Hassan also believes the Brotherhood has reached a point of unprecedented weakness in Egypt's streets – which will increase after the recent expulsions, he says.
He predicts second-tier leaders and youths within the group calling for "change, revision, and new policies, contrary to the old leading members of the Brotherhood. The Brotherhood youth already demand new faces, instead of the old leading figures that failed miserably in the last two years."
This was echoed earlier this month by Ibrahim Mounir, secretary-general of the Brotherhood in London, who said in an interview with Masr Al-Arabia news website – deemed to be close to the group – that internal revisions had been made in recent months – without specifying whether they related to strategy or organisation.
Mounir also said that six young Brotherhood members had been promoted to the Guidance Office – an unprecedented move in the 86-year-old group.
El-Ban sees all this as proof that the "the Brotherhood will change its ways, including the language it uses in the media."

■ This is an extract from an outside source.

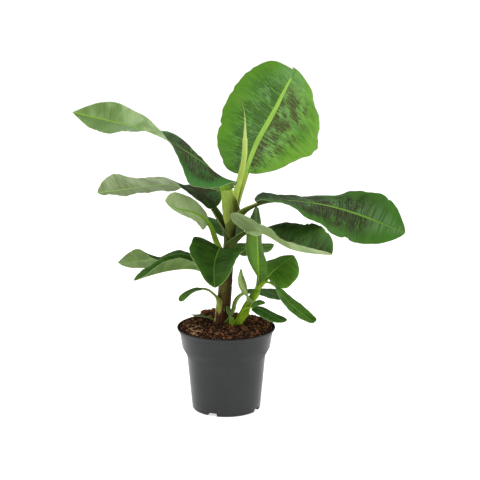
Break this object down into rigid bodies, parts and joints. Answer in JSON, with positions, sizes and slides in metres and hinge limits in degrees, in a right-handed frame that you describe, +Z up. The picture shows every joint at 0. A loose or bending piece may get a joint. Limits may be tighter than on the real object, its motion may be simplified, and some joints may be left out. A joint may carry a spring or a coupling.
{
  "type": "potted banana plant",
  "caption": "Young dwarf banana plant with a leaning pseudostem, suckers and broad blotched leaves, in a round grey nursery pot.",
  "frame": {"origin": "centre of the pot's flat underside, at the level it stands on", "axes": "+Z up out of the pot, along the plant's height; -Y towards the side from which the plant is usually seen, with the small shoot in front of the main stem; +X towards the larger sucker"},
  "size_m": [0.5651, 0.3676, 0.5881],
  "materials": {
    "leaf_blade": "satin",
    "petiole_skin": "satin",
    "stem_skin": "satin",
    "potting_mix": "matte",
    "pot_plastic": "satin"
  },
  "bodies": {
    "root": {"blade_back": "leaf_blade", "blade_back_right": "leaf_blade", "blade_front": "leaf_blade", "blade_low_left_arching": "leaf_blade", "blade_low_left_back": "leaf_blade", "blade_low_left_front": "leaf_blade", "blade_low_resting": "leaf_blade", "blade_low_right_back": "leaf_blade", "blade_lower_right": "leaf_blade", "blade_mid_left_base": "leaf_blade", "blade_mid_left_end": "leaf_blade", "blade_right": "leaf_blade", "blade_shoot": "leaf_blade", "blade_small_left": "leaf_blade", "blade_sucker_bract": "leaf_blade", "blade_sucker_drooping": "leaf_blade", "blade_sucker_folded": "leaf_blade", "blade_sucker_low": "leaf_blade", "blade_sucker_round": "leaf_blade", "blade_sucker_upright": "leaf_blade", "blade_top": "leaf_blade", "blade_upper_left_base": "leaf_blade", "blade_upper_left_end": "leaf_blade", "petiole_back": "petiole_skin", "petiole_back_right": "petiole_skin", "petiole_front": "petiole_skin", "petiole_low_left_arching": "petiole_skin", "petiole_low_left_back": "petiole_skin", "petiole_low_left_front": "petiole_skin", "petiole_low_right_back": "petiole_skin", "petiole_lower_right": "petiole_skin", "petiole_mid_left": "petiole_skin", "petiole_right": "petiole_skin", "petiole_small_left": "petiole_skin", "petiole_sucker_bract": "petiole_skin", "petiole_sucker_drooping": "petiole_skin", "petiole_sucker_folded": "petiole_skin", "petiole_sucker_low": "petiole_skin", "petiole_sucker_round": "petiole_skin", "petiole_sucker_upright": "petiole_skin", "petiole_top": "petiole_skin", "petiole_upper_left": "petiole_skin", "pot": "pot_plastic", "pseudostem": "stem_skin", "shoot_stem": "petiole_skin", "soil": "potting_mix", "spear_leaf": "petiole_skin", "sucker_stem": "petiole_skin"}
  },
  "joints": []
}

He points to recent statements issued from the Brotherhood-led National Coalition to Support Legitimacy which have used revolutionary expressions and the language of leftist parties, focusing on workers' rights and economic conditions rather than their usual brazen Islamist anti-government rhetoric.
"The Brotherhood is originally a conservative reformist group that does not believe much in revolutionary change. That created a problem for it in the last three years and alienated it from other revolutionary political forces," he added.
"Now that they are using revolutionary rhetoric, you know that all other political roads are closed in front of them," El Ban said.